- _SET EXERCISE_:
Lift out, unaltered, the lines of the material below between the line holding "The OpenSCAD and" and the line holding "obj.parent = empty", counting both.

(Object modeling scripts)
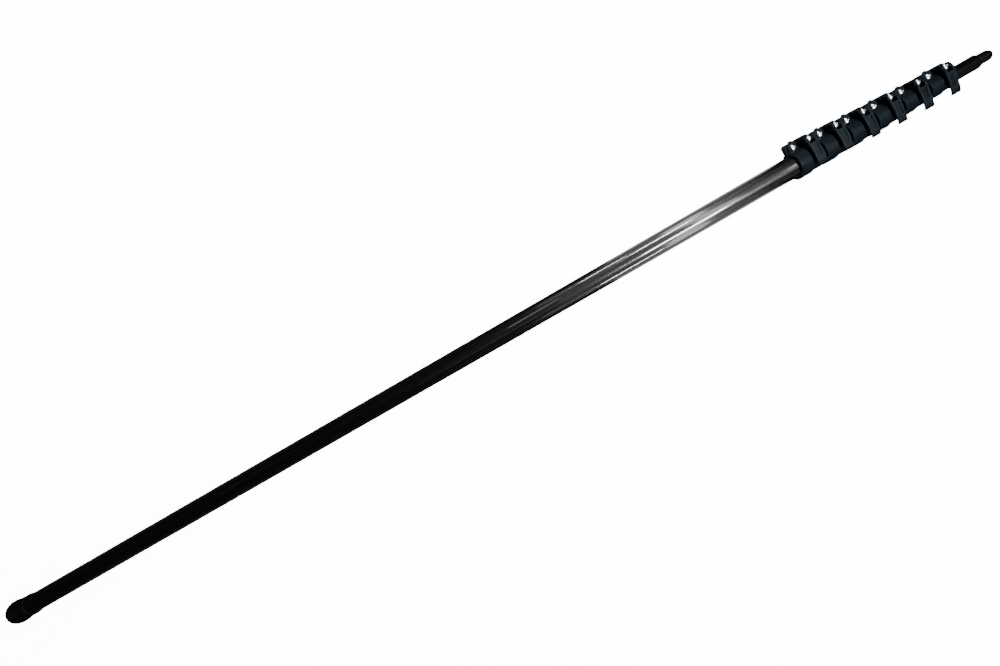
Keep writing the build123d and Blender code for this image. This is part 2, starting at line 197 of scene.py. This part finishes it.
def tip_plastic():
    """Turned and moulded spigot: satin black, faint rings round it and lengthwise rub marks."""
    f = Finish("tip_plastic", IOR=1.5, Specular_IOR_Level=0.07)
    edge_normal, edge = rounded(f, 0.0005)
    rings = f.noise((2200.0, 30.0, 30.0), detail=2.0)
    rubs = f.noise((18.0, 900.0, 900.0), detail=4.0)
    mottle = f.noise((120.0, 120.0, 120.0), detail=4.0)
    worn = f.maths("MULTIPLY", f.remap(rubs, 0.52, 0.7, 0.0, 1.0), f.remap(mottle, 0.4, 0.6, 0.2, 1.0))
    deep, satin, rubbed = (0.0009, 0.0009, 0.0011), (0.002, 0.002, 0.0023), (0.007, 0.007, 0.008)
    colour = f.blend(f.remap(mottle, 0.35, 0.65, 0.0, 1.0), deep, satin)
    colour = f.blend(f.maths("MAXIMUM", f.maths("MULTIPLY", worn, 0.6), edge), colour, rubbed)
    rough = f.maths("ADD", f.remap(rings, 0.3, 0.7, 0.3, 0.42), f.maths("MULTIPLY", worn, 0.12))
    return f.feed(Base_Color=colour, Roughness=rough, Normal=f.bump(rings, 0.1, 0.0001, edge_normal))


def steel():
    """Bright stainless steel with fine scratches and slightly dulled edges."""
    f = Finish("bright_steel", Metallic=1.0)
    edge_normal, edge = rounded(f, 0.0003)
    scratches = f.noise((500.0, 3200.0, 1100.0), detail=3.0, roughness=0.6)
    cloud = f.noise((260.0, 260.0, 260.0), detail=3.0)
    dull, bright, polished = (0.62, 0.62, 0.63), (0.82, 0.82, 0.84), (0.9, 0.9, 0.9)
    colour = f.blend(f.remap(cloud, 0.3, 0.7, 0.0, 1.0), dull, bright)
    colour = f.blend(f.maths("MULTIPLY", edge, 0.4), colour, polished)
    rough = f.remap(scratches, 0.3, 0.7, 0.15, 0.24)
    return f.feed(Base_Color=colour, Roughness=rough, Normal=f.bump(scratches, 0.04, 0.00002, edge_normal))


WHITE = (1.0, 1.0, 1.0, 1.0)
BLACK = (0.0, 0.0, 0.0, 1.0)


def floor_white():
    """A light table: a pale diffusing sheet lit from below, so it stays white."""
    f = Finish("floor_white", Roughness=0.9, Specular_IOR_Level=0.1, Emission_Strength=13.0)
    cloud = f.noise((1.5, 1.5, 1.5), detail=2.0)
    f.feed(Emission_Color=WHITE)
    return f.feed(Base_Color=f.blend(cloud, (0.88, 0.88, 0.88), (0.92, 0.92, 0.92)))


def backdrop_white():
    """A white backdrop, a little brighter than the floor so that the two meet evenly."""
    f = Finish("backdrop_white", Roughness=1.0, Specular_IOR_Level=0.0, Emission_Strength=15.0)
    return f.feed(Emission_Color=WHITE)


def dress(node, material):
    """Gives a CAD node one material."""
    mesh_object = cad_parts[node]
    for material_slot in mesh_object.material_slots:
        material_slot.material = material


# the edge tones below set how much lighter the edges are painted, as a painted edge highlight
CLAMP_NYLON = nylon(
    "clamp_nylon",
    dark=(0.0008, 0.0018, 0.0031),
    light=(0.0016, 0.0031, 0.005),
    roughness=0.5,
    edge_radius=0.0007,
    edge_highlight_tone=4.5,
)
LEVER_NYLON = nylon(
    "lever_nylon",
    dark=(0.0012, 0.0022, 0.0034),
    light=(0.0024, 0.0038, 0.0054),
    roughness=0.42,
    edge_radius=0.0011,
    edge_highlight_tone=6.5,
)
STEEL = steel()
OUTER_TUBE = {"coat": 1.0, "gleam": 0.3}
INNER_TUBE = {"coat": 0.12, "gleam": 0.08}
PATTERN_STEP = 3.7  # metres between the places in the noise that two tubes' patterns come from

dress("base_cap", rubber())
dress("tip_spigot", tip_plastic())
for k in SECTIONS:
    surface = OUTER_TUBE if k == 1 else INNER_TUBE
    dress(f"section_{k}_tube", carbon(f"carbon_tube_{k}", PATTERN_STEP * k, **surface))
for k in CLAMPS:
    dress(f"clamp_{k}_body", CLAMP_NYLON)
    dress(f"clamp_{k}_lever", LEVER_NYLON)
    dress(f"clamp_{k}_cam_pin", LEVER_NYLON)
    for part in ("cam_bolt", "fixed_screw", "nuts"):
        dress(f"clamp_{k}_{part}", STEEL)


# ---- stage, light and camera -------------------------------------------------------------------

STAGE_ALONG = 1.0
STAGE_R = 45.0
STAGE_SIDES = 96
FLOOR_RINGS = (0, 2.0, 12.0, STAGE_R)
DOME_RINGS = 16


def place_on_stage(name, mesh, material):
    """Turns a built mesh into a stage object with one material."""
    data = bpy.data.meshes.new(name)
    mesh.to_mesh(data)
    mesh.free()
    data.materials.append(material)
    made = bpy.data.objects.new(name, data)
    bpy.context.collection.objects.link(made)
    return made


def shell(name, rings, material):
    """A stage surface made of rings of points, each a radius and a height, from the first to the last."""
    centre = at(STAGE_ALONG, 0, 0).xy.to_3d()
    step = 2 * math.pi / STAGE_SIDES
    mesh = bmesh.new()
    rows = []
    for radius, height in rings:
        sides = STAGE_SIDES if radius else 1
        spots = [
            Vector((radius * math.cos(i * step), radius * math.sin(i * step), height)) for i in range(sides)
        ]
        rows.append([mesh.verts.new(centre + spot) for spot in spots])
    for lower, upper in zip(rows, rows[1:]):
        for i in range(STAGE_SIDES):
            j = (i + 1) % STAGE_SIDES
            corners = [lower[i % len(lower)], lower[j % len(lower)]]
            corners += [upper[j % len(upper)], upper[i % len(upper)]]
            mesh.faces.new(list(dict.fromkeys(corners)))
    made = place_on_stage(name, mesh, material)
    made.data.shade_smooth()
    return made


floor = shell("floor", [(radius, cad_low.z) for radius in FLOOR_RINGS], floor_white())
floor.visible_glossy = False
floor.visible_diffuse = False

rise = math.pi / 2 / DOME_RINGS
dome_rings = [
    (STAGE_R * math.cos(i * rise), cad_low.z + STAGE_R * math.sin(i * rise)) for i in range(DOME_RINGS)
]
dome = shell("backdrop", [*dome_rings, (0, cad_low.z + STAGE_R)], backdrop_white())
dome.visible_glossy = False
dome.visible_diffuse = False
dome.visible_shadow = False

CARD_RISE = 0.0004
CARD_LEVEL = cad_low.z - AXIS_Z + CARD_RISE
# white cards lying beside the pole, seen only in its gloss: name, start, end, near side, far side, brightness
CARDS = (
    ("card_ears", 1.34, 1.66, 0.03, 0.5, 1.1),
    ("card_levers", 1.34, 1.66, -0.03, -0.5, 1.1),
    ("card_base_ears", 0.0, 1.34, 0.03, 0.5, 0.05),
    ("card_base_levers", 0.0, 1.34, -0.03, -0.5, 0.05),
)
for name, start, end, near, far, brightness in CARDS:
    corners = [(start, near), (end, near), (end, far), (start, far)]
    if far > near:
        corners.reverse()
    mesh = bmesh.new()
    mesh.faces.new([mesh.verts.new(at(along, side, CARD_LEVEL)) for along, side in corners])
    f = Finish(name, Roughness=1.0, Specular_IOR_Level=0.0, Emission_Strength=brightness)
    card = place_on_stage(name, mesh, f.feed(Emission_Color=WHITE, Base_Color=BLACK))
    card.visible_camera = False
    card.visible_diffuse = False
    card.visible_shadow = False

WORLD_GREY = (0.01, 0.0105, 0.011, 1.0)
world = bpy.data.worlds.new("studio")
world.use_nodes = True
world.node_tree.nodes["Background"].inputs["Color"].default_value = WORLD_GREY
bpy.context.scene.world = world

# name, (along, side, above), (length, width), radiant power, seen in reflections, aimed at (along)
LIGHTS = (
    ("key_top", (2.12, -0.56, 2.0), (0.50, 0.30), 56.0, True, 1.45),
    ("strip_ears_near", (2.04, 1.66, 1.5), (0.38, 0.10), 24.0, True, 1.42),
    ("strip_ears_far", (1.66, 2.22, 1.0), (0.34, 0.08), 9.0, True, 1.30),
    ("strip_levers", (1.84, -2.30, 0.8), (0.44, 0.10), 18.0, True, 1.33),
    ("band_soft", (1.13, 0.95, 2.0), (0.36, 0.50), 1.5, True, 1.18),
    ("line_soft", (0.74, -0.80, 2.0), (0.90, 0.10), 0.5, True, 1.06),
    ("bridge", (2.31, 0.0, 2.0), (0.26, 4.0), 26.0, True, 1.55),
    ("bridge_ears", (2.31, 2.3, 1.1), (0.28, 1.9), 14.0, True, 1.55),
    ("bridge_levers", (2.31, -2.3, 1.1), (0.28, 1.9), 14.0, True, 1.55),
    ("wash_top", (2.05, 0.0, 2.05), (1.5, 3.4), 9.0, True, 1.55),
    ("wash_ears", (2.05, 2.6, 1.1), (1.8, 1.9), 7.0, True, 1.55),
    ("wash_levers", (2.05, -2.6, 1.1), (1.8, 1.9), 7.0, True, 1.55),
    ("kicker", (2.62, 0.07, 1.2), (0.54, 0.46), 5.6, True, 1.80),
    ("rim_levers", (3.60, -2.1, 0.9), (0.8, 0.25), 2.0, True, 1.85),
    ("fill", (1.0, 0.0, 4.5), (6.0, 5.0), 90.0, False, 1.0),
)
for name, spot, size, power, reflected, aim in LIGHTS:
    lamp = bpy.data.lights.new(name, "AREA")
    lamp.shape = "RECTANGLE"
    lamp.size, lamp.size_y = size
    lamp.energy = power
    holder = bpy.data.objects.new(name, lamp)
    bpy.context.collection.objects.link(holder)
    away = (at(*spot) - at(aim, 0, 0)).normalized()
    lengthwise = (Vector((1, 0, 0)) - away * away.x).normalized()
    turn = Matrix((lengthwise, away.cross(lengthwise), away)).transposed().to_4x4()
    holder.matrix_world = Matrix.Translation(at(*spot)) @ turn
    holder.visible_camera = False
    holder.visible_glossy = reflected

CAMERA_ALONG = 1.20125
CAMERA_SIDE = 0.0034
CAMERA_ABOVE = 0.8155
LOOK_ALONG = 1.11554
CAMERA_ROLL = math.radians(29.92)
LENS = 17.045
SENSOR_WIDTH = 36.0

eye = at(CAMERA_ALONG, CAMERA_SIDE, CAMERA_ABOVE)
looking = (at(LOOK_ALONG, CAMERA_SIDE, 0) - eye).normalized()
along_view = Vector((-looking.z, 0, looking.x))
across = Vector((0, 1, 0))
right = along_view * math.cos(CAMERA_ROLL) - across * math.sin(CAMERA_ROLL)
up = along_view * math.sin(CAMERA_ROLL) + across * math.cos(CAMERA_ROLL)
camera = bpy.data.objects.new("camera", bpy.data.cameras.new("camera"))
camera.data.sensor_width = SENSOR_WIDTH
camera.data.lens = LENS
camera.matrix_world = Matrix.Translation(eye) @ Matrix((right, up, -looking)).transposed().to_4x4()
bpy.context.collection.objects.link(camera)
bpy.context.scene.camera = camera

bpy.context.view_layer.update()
* * *
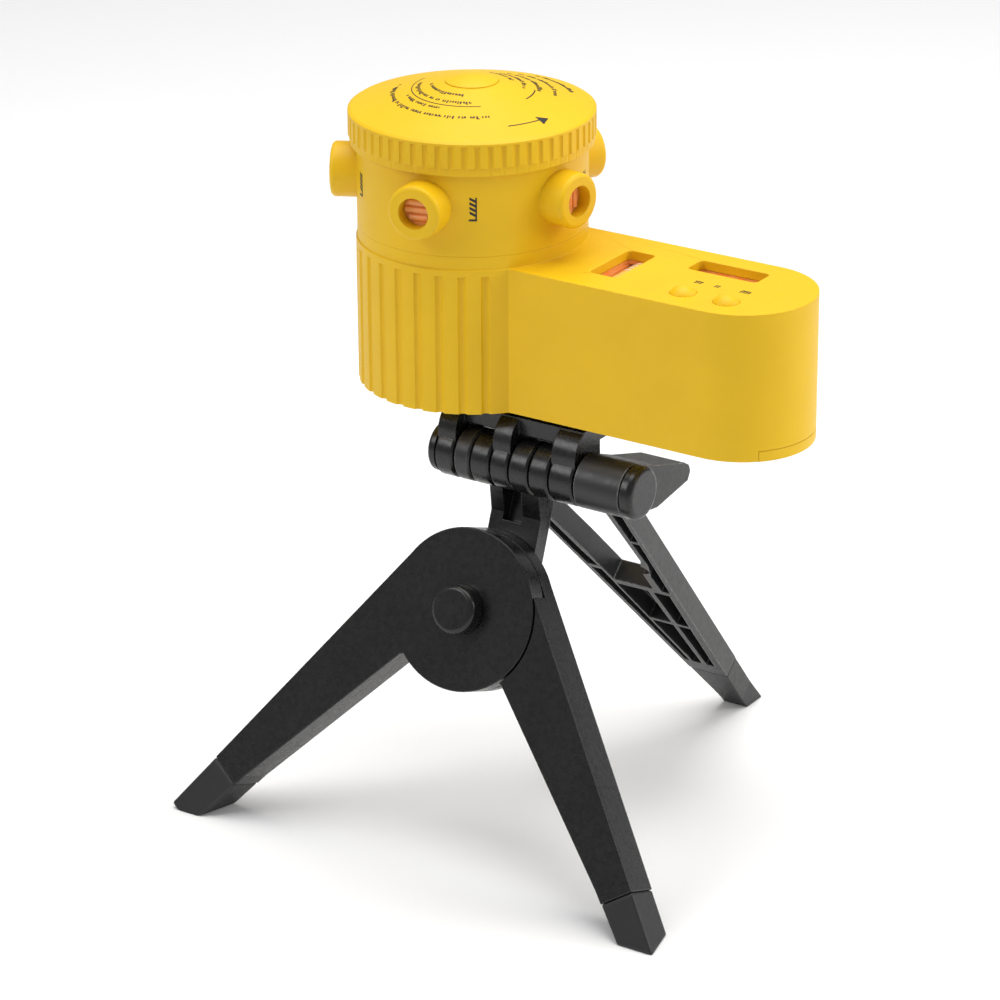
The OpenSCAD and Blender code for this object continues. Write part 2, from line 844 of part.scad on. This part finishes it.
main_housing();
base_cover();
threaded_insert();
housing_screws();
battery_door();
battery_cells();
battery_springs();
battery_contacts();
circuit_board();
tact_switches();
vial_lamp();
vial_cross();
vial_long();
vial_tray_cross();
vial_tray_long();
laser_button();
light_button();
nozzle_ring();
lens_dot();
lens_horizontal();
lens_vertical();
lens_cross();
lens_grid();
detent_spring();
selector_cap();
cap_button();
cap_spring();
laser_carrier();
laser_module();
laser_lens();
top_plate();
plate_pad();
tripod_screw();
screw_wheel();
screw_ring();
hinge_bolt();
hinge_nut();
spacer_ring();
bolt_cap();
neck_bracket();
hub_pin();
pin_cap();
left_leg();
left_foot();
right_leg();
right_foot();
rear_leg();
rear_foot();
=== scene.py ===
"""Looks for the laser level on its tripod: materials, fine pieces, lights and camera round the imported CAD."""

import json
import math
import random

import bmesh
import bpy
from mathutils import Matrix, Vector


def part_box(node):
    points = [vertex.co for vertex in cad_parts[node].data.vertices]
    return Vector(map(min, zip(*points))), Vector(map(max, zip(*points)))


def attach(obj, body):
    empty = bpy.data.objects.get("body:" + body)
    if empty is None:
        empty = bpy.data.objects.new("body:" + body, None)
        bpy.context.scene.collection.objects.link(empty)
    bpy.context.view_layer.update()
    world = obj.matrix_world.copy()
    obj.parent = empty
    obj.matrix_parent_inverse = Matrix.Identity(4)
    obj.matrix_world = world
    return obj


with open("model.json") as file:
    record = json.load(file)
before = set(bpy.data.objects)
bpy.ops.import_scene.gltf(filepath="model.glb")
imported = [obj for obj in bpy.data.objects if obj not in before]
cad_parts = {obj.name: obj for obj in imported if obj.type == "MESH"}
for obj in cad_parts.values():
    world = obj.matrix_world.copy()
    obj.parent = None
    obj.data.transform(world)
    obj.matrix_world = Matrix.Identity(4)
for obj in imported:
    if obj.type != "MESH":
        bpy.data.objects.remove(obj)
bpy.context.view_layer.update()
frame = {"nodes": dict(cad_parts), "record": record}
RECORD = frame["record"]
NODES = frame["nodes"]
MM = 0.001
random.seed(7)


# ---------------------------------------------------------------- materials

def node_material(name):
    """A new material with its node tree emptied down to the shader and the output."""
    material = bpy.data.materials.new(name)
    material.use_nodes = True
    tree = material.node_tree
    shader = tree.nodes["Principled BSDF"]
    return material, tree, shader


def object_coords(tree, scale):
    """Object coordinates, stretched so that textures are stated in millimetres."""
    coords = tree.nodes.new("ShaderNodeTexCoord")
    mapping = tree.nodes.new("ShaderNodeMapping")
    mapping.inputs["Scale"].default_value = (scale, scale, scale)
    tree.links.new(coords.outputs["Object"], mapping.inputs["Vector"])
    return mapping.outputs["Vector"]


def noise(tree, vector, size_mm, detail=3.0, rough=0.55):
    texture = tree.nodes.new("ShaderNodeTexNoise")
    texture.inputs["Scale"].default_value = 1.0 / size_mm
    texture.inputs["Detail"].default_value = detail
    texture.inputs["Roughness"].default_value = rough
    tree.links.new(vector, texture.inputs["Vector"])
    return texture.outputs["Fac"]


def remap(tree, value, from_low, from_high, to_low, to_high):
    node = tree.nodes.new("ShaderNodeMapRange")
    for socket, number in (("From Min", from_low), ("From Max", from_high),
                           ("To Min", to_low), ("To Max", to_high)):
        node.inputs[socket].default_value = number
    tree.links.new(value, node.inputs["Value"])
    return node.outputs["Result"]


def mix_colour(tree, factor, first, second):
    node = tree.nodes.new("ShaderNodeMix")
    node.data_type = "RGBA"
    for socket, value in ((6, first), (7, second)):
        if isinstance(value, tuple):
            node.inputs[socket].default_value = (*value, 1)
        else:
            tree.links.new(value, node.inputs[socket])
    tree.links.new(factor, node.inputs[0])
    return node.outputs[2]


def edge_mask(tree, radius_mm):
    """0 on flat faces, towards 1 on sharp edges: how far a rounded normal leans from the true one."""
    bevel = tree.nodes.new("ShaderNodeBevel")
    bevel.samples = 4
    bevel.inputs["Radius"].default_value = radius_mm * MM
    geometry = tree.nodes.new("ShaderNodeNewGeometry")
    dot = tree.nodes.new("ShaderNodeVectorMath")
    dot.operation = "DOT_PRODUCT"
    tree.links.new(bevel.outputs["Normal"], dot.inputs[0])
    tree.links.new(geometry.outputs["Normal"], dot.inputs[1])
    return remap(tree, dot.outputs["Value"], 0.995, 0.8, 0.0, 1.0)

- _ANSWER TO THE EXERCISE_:
The OpenSCAD and Blender code for this object continues. Write part 2, from line 844 of part.scad on. This part finishes it.
main_housing();
base_cover();
threaded_insert();
housing_screws();
battery_door();
battery_cells();
battery_springs();
battery_contacts();
circuit_board();
tact_switches();
vial_lamp();
vial_cross();
vial_long();
vial_tray_cross();
vial_tray_long();
laser_button();
light_button();
nozzle_ring();
lens_dot();
lens_horizontal();
lens_vertical();
lens_cross();
lens_grid();
detent_spring();
selector_cap();
cap_button();
cap_spring();
laser_carrier();
laser_module();
laser_lens();
top_plate();
plate_pad();
tripod_screw();
screw_wheel();
screw_ring();
hinge_bolt();
hinge_nut();
spacer_ring();
bolt_cap();
neck_bracket();
hub_pin();
pin_cap();
left_leg();
left_foot();
right_leg();
right_foot();
rear_leg();
rear_foot();
=== scene.py ===
"""Looks for the laser level on its tripod: materials, fine pieces, lights and camera round the imported CAD."""

import json
import math
import random

import bmesh
import bpy
from mathutils import Matrix, Vector


def part_box(node):
    points = [vertex.co for vertex in cad_parts[node].data.vertices]
    return Vector(map(min, zip(*points))), Vector(map(max, zip(*points)))


def attach(obj, body):
    empty = bpy.data.objects.get("body:" + body)
    if empty is None:
        empty = bpy.data.objects.new("body:" + body, None)
        bpy.context.scene.collection.objects.link(empty)
    bpy.context.view_layer.update()
    world = obj.matrix_world.copy()
    obj.parent = empty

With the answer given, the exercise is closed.